From January to March of 2019, however, the number of people who crossed the Canada-United States border irregularly to make refugee claims dropped from 5,588 to 2,919 when compared to the same period last year.

As I said in my second reading speech, all of these people came to Canada because we are known globally as an open, welcoming and compassionate society. Still, borders and rules must be respected — both for the sake of security and the integrity of the system. To answer Senator Martin’s question: In Budget 2019, the government invested $1.18 billion to help maintain the fairness of our asylum system by processing up to 50,000 claims per year and more quickly removing those not genuinely seeking refuge.

As a final point, with regard to the comment about the Safe Third Country Agreement with the United States not being addressed in the bill, what I can say is that the agreement is one that is constantly being looked at and re-evaluated by officials on both sides of the border. The world is not the same place now that it was when the agreement was signed in 2002, nor when it came into effect in 2004.

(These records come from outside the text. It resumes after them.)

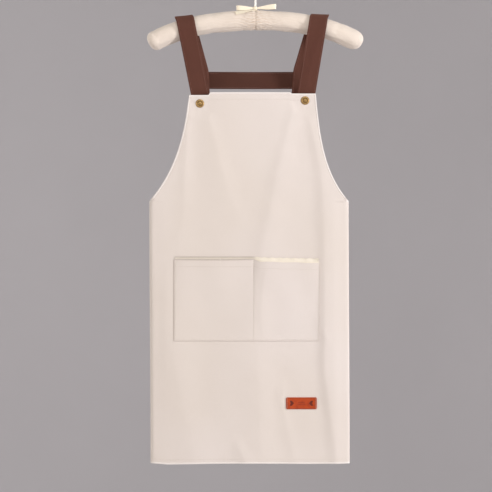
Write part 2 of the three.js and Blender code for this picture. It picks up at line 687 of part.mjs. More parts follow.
// Cap and socket grip the bib and its facing; stud and post grip the strap's end.
function makeSnap(name, [x, z]) {
  const capBackY = panelFrontY - GAP;
  const facingBackY = PANEL_BACK_Y + GAP + FACING_THICKNESS;
  const socketFrontY = facingBackY + GAP;
  const boreY = socketFrontY + 1.1;
  const socketBackY = socketFrontY + 3.7;
  const studBackY = strapEndFrontY - GAP;
  const studFlangeY = studBackY - 0.9;
  const postFrontY = strapEndFrontY + STRAP_THICKNESS + GAP;
  const rivetY = boreY + GAP;

  add(`snap_cap_${name}`, turnedAlongY([
    [0, capBackY - 1.9],
    [3.4, capBackY - 1.7],
    [4.1, capBackY - 1.35],
    [5.4, capBackY - 1.6],
    [7.6, capBackY - 1.2],
    [CAP_RADIUS, capBackY - 0.4],
    [CAP_RADIUS - 0.3, capBackY],
    [POST_RADIUS, capBackY],
    [POST_RADIUS, rivetY],
    [POST_RADIUS + 1, rivetY],
    [POST_RADIUS + 0.8, rivetY + 0.5],
    [0, rivetY + 0.5],
  ], x, z, 24), "brass");

  add(`snap_socket_${name}`, turnedAlongY([
    [CLOTH_HOLE_RADIUS, socketFrontY],
    [SOCKET_RADIUS, socketFrontY],
    [SOCKET_RADIUS, socketFrontY + 1.2],
    [4.6, socketBackY],
    [3.2, socketBackY],
    [3.2, boreY],
    [CLOTH_HOLE_RADIUS, boreY],
    [CLOTH_HOLE_RADIUS, socketFrontY],
  ], x, z), "brass");

  add(`snap_stud_${name}`, turnedAlongY([
    [0, studFlangeY - 1.4],
    [2.2, studFlangeY - 1.4],
    [2.75, studFlangeY - 0.9],
    [2.3, studFlangeY - 0.1],
    [2.3, studFlangeY],
    [STUD_RADIUS, studFlangeY],
    [STUD_RADIUS, studBackY],
    [POST_RADIUS + GAP, studBackY],
    [POST_RADIUS + GAP, studBackY - 0.6],
    [0, studBackY - 0.6],
  ], x, z), "brass");

  add(`snap_post_${name}`, turnedAlongY([
    [0, studBackY - GAP],
    [POST_RADIUS, studBackY - GAP],
    [POST_RADIUS, postFrontY],
    [STUD_RADIUS, postFrontY],
    [STUD_RADIUS, postFrontY + 0.6],
    [STUD_RADIUS - 0.6, postFrontY + 1],
    [0, postFrontY + 1],
  ], x, z), "brass");
}

makeHook();
makeArm();
makeBow();
makeStraps();
makeCloth();
makePocket();
makeLabel();
for (const [name, strap] of Object.entries(STRAPS)) makeSnap(name, strap.snap);

export default object;
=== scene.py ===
"""An apron on a padded clothes hanger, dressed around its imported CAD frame.

Metres, +Z up, +X to the right seen from the front, which faces -Y. The origin is where the rail
bears in the hook. Every cloth piece is built from its cut: a grid of threads laid on the shape
it hangs in, then given its thickness, its hems and its stitches.
"""

import json
import math

import bpy
import numpy as np
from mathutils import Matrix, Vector


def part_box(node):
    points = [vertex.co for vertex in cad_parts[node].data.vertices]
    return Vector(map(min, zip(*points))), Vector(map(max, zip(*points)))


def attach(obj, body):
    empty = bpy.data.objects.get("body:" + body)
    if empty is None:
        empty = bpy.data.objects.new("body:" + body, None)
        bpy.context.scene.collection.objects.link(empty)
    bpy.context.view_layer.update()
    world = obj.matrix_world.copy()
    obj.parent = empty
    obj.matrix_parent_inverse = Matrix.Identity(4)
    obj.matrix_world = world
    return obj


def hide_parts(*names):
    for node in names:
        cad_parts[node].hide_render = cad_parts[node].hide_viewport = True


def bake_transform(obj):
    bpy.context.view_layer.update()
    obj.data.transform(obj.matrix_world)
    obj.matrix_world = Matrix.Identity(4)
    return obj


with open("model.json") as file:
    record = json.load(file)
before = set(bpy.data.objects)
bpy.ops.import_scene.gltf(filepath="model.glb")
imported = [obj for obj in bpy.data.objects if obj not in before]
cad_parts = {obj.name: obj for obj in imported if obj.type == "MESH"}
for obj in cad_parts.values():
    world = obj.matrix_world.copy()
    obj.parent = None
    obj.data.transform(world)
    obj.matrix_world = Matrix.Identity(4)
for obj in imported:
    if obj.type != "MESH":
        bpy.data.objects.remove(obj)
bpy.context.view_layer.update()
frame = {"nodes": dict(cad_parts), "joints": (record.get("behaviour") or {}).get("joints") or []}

MM = 0.001

# ---- driving dimensions ---------------------------------------------------------------------

# Camera: straight on, level with the middle of the picture
VIEW_CENTRE_X, VIEW_CENTRE_Z = -0.0188, -0.5412
VIEW_SIDE = 0.984
CAMERA_DISTANCE = 3.6
SENSOR_MM = 36.0

# Cloth
CANVAS_THICKNESS = 1.2 * MM
HALF_CANVAS = CANVAS_THICKNESS / 2
FACING_THICKNESS = 1.0 * MM
STRAP_THICKNESS = 1.5 * MM
STRAP_WIDTH = 36 * MM
RIBBON_THICKNESS = 0.5 * MM
GAP = 0.3 * MM

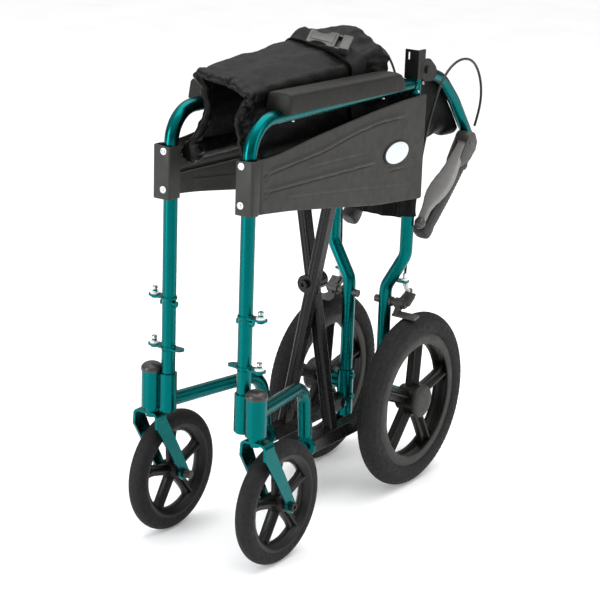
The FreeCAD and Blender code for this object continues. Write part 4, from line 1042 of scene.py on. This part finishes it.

Honourable colleagues, I promised at the beginning of my speech that this one would be shorter than the last. It’s a promise I intend to keep. I wish to finish by saying how much I appreciated and, yes, at times even enjoyed the opportunity to sponsor my first piece of legislation as a senator.

Again, I thank all of my more experienced colleagues for their support during this process, and the staff of our National Finance Committee for their hard work and dedication. I also wish to extend my sincere appreciation to the officials of the many federal departments — at least 17 — who worked so hard on the policies that underpin this legislation, to brief us and appear as witnesses. In particular, I thank the officials of the Department of Finance for their dedication.

As a former public servant myself, I have had the honour of working with Canada’s best and brightest for most of my life and I still do. I have said it before, and I will continue to do so: Our public service is the very best in the world.

I thank everyone here once again for your attention and patience. Thank you, dear colleagues.